EXERCISE AIM >> Scan the material and copy every line in which "code" appears.

ENTRIES SUPPLIED >>

###

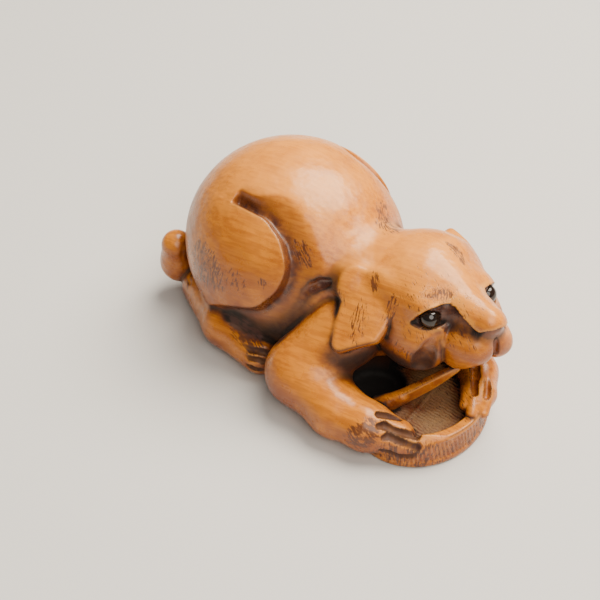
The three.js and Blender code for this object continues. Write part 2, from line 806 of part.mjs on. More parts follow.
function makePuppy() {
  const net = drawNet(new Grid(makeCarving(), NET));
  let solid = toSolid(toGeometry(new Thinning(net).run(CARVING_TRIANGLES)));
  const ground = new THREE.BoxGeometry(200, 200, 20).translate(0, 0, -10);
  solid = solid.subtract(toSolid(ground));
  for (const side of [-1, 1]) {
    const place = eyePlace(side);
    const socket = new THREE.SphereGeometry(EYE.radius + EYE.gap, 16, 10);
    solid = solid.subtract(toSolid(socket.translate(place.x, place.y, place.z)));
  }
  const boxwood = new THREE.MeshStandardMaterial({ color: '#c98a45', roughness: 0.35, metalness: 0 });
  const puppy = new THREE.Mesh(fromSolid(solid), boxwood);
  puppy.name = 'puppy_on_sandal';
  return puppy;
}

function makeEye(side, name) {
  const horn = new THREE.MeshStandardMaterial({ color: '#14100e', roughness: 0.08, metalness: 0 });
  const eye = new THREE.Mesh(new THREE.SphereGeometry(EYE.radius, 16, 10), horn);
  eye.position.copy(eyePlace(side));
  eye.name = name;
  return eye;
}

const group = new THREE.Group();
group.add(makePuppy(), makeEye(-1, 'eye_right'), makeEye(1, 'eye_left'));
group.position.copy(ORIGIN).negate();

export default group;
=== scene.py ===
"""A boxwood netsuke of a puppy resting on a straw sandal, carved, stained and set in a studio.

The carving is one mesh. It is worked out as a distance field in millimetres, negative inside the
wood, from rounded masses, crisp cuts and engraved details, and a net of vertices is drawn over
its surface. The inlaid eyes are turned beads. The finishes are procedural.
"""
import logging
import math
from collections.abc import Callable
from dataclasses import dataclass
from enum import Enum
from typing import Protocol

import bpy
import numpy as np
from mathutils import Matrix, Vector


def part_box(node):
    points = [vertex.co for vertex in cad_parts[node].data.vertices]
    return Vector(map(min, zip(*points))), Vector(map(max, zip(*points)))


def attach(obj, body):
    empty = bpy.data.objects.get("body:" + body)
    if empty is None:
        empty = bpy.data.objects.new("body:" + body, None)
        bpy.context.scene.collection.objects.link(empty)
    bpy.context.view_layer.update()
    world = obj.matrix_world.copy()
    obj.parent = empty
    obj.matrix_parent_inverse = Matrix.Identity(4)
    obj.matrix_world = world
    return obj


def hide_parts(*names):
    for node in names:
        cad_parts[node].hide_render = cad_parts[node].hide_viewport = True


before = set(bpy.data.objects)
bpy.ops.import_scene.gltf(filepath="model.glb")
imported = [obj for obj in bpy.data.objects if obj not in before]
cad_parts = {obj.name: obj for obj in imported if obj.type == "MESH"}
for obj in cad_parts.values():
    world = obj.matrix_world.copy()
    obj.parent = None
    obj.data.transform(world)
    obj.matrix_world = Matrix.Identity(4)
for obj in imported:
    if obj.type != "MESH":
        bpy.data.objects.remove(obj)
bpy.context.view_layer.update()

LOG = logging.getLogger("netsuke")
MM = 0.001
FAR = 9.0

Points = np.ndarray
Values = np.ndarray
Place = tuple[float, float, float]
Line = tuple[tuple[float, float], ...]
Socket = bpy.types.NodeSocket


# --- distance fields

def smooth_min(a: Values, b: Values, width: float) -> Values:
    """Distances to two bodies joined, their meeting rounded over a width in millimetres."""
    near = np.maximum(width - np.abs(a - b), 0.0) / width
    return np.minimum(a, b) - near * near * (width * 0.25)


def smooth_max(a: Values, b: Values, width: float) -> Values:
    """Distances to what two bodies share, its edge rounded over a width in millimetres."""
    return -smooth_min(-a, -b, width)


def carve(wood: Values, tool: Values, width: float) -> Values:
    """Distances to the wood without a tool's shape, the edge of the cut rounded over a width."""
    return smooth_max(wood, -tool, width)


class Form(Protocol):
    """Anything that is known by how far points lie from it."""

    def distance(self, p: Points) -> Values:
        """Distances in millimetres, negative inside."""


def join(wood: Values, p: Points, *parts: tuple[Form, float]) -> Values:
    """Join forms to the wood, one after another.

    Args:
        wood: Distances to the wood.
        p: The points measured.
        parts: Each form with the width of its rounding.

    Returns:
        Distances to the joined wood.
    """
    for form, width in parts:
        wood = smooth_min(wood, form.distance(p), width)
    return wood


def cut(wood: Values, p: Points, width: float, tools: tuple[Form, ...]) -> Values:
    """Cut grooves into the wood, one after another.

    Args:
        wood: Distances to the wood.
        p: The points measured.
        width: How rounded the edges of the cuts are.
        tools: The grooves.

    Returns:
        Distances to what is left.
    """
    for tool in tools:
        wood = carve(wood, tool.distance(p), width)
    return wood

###

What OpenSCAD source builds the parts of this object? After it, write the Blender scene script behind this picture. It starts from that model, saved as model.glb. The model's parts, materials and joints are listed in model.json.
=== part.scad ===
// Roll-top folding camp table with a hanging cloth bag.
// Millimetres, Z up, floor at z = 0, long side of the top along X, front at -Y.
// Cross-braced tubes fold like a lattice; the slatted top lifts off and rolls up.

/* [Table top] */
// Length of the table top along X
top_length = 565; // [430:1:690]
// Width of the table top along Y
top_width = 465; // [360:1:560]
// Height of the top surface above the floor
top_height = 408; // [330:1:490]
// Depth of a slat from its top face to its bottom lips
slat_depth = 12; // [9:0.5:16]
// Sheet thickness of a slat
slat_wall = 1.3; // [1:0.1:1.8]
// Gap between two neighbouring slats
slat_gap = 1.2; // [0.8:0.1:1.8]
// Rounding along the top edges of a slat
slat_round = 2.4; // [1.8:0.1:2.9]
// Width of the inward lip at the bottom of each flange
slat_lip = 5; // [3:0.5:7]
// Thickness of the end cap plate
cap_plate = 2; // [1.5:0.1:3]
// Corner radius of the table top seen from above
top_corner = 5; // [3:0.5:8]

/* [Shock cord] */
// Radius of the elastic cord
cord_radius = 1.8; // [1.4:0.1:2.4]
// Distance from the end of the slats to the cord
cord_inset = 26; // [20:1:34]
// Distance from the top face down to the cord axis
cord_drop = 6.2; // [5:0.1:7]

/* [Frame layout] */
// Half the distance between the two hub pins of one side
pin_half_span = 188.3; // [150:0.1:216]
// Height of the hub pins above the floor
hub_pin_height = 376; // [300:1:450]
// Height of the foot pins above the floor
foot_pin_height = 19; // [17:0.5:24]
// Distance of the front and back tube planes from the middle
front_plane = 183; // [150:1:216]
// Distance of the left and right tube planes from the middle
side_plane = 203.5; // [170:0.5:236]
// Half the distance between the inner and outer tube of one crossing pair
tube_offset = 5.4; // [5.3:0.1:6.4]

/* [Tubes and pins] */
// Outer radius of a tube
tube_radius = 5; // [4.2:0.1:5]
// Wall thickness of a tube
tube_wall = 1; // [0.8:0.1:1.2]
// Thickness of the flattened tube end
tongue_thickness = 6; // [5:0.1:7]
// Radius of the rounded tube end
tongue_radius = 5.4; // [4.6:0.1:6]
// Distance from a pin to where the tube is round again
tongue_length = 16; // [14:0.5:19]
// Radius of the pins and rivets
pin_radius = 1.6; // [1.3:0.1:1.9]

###

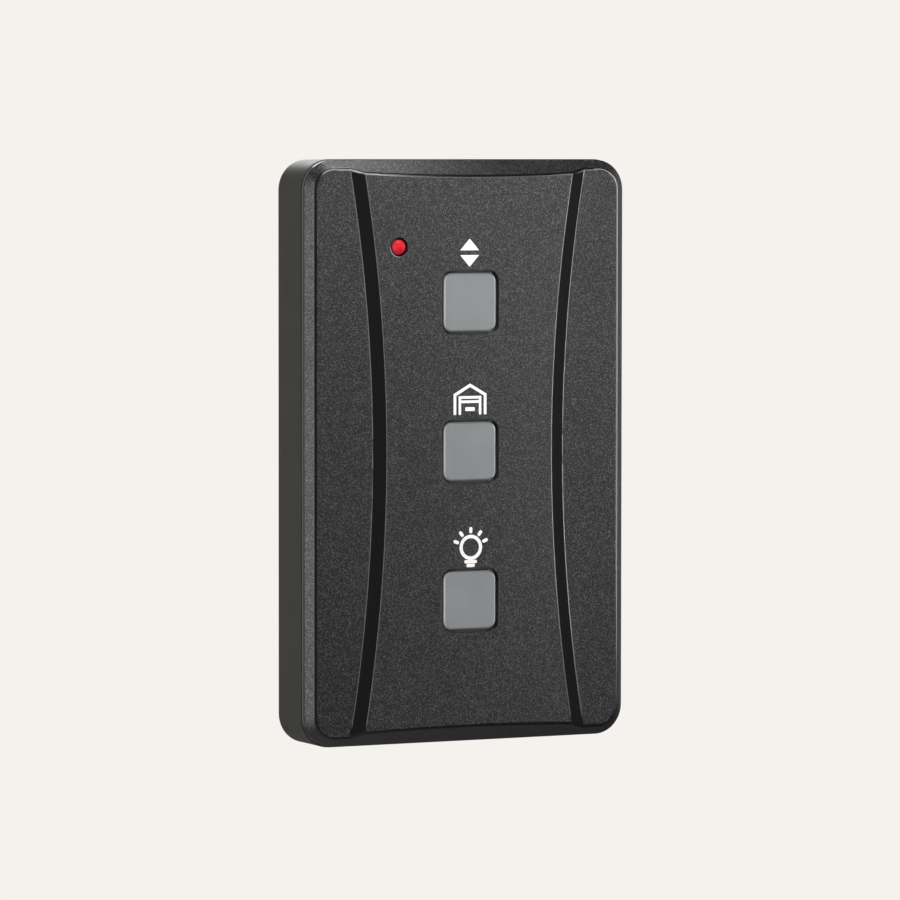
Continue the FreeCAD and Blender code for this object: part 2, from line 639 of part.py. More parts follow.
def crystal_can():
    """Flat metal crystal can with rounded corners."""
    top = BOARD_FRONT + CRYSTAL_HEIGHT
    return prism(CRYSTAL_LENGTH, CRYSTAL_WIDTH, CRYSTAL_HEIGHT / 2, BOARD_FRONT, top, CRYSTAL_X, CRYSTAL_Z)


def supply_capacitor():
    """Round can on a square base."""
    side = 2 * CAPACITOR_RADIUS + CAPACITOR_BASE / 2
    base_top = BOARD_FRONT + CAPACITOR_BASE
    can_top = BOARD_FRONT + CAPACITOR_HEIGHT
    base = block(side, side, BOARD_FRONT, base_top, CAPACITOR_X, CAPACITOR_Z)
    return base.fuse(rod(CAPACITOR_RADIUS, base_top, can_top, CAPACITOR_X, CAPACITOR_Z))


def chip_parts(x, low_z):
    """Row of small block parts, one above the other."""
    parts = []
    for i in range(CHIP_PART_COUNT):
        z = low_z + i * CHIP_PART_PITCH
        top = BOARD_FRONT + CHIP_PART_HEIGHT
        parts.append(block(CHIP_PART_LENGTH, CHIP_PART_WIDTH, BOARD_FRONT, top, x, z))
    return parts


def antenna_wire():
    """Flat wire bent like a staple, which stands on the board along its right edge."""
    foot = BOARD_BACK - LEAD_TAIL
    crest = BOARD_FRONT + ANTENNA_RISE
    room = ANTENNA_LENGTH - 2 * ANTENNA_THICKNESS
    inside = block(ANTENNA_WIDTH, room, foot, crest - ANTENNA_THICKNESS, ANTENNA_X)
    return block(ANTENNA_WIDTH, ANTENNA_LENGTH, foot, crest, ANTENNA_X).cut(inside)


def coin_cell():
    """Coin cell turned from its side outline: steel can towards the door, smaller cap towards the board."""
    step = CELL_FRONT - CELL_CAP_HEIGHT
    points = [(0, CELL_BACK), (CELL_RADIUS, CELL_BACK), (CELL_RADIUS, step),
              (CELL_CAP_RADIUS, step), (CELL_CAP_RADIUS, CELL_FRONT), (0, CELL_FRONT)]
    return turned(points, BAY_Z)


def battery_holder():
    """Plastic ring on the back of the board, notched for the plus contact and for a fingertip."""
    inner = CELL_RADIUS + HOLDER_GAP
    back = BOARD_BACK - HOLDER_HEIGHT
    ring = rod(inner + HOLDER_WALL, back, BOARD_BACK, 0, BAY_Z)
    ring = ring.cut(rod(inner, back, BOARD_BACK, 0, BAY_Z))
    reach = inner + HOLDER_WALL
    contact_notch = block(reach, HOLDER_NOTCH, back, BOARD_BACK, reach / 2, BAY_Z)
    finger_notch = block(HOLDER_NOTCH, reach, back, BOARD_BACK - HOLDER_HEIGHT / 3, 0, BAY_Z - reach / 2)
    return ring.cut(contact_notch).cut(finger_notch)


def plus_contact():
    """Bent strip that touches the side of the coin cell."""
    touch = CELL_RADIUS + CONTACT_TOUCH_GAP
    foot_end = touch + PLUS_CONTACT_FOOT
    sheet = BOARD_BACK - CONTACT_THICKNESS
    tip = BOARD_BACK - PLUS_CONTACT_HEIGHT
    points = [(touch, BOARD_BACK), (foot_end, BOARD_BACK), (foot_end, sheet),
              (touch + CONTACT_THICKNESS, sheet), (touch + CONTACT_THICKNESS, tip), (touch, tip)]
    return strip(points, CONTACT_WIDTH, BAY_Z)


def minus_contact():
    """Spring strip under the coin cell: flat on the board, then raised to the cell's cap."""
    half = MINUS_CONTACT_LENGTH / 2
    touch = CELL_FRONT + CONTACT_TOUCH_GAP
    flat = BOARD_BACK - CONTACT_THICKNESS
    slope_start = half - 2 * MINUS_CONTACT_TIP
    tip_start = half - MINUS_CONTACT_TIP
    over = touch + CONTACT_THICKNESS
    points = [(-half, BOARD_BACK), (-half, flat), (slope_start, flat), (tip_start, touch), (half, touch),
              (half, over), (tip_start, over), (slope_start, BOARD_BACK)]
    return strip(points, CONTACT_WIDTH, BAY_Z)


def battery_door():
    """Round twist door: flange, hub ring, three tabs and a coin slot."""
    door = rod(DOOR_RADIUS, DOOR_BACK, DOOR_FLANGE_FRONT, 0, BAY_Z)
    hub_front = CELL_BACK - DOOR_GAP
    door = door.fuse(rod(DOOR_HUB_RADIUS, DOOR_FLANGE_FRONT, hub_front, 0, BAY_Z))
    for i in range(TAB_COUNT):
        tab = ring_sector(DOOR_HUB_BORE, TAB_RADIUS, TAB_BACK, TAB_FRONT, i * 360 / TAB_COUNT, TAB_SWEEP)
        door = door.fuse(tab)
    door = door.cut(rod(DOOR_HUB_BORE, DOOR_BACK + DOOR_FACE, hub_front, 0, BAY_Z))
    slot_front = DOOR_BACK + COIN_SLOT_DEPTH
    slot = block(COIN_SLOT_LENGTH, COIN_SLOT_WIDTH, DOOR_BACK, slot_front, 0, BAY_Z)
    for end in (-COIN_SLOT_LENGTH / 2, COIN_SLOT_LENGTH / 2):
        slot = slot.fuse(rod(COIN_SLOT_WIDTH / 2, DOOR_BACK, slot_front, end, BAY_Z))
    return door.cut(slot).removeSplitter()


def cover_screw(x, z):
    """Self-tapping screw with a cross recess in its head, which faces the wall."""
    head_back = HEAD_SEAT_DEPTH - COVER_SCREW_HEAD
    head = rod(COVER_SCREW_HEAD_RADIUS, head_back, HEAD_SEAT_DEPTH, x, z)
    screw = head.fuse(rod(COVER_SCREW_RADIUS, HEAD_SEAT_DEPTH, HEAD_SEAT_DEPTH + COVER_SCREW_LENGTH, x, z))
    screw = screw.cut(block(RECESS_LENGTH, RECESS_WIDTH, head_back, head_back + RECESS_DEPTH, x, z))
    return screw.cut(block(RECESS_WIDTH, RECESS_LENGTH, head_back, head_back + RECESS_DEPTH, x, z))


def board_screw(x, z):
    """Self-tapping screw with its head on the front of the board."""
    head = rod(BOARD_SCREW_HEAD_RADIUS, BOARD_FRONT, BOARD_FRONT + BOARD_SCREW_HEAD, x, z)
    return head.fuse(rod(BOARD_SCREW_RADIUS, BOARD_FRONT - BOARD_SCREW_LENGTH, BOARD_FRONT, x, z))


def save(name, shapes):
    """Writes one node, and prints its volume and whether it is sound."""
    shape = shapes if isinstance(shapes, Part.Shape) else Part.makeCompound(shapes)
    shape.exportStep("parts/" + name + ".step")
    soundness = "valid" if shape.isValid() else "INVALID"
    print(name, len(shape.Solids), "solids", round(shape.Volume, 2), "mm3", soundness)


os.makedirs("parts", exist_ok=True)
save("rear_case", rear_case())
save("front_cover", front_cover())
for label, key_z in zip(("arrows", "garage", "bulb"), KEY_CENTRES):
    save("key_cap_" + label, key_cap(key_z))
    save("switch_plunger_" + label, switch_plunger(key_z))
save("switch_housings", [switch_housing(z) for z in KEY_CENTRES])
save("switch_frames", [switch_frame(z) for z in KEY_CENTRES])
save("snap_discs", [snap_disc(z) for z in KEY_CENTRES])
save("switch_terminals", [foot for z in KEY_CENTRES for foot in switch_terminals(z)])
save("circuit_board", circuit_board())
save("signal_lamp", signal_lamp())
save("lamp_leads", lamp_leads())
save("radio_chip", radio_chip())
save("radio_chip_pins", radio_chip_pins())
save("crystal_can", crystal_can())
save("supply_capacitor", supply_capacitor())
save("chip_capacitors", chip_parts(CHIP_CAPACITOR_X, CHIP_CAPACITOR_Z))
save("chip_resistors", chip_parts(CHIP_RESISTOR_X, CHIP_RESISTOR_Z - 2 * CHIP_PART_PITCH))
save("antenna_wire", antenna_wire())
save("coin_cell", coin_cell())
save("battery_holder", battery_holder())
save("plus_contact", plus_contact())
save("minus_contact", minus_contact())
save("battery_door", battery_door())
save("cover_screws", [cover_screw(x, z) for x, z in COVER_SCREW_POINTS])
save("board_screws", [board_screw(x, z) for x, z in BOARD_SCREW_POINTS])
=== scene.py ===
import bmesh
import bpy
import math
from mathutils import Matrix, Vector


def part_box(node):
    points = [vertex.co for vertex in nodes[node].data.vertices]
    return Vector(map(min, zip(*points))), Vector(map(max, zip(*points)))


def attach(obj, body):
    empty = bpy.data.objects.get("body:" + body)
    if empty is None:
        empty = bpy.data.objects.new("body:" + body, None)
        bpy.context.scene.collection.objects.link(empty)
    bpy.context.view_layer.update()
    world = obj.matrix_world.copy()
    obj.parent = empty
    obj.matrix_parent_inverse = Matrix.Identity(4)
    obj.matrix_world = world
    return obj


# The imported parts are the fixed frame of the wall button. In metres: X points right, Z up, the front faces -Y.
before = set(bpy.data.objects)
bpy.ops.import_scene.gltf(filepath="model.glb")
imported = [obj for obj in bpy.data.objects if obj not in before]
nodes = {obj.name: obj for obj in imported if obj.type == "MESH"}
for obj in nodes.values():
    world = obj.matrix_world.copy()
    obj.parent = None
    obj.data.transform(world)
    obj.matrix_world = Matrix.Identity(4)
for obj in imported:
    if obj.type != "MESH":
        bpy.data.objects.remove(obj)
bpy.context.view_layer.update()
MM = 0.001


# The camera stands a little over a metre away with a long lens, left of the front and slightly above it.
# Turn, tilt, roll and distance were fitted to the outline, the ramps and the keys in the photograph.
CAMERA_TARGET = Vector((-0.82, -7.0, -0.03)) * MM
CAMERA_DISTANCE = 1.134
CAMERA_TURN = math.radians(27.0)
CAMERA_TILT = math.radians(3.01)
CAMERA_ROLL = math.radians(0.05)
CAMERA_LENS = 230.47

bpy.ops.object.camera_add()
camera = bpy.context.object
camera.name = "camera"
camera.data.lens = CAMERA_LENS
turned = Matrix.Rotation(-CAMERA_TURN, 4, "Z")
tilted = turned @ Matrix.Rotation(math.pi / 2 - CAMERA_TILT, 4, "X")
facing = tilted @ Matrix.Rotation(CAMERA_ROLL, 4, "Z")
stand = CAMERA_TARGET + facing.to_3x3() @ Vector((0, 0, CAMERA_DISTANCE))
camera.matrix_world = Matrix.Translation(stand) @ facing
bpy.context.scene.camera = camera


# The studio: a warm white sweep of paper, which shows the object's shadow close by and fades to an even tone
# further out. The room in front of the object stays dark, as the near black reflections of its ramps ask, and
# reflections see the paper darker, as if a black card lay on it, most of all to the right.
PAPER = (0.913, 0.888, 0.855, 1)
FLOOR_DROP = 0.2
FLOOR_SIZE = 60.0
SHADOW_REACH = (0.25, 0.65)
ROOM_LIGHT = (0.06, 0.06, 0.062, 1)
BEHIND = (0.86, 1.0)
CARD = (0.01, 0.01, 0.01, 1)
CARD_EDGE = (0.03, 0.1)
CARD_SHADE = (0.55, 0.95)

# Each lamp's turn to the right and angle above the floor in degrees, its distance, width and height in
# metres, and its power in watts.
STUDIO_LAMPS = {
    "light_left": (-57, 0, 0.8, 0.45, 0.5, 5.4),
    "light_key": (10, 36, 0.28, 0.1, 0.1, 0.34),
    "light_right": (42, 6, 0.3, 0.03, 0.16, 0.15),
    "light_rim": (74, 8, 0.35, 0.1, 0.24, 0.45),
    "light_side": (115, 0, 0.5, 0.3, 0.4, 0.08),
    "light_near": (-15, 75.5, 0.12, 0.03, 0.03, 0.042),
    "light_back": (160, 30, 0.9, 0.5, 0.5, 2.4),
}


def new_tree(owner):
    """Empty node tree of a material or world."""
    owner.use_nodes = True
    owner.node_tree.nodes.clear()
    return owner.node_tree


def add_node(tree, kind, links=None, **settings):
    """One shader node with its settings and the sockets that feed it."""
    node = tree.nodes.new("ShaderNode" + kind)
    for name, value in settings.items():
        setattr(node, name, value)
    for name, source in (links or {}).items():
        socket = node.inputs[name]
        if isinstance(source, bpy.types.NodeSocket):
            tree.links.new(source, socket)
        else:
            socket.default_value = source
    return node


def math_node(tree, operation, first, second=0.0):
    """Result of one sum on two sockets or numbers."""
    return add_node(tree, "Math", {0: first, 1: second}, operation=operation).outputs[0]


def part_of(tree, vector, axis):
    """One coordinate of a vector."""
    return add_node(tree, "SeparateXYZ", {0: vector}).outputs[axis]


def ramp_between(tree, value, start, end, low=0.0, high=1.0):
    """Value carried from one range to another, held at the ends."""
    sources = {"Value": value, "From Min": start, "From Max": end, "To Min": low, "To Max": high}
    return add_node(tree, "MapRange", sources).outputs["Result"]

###

RESULT >>
The three.js and Blender code for this object continues. Write part 2, from line 806 of part.mjs on. More parts follow.
Continue the FreeCAD and Blender code for this object: part 2, from line 639 of part.py. More parts follow.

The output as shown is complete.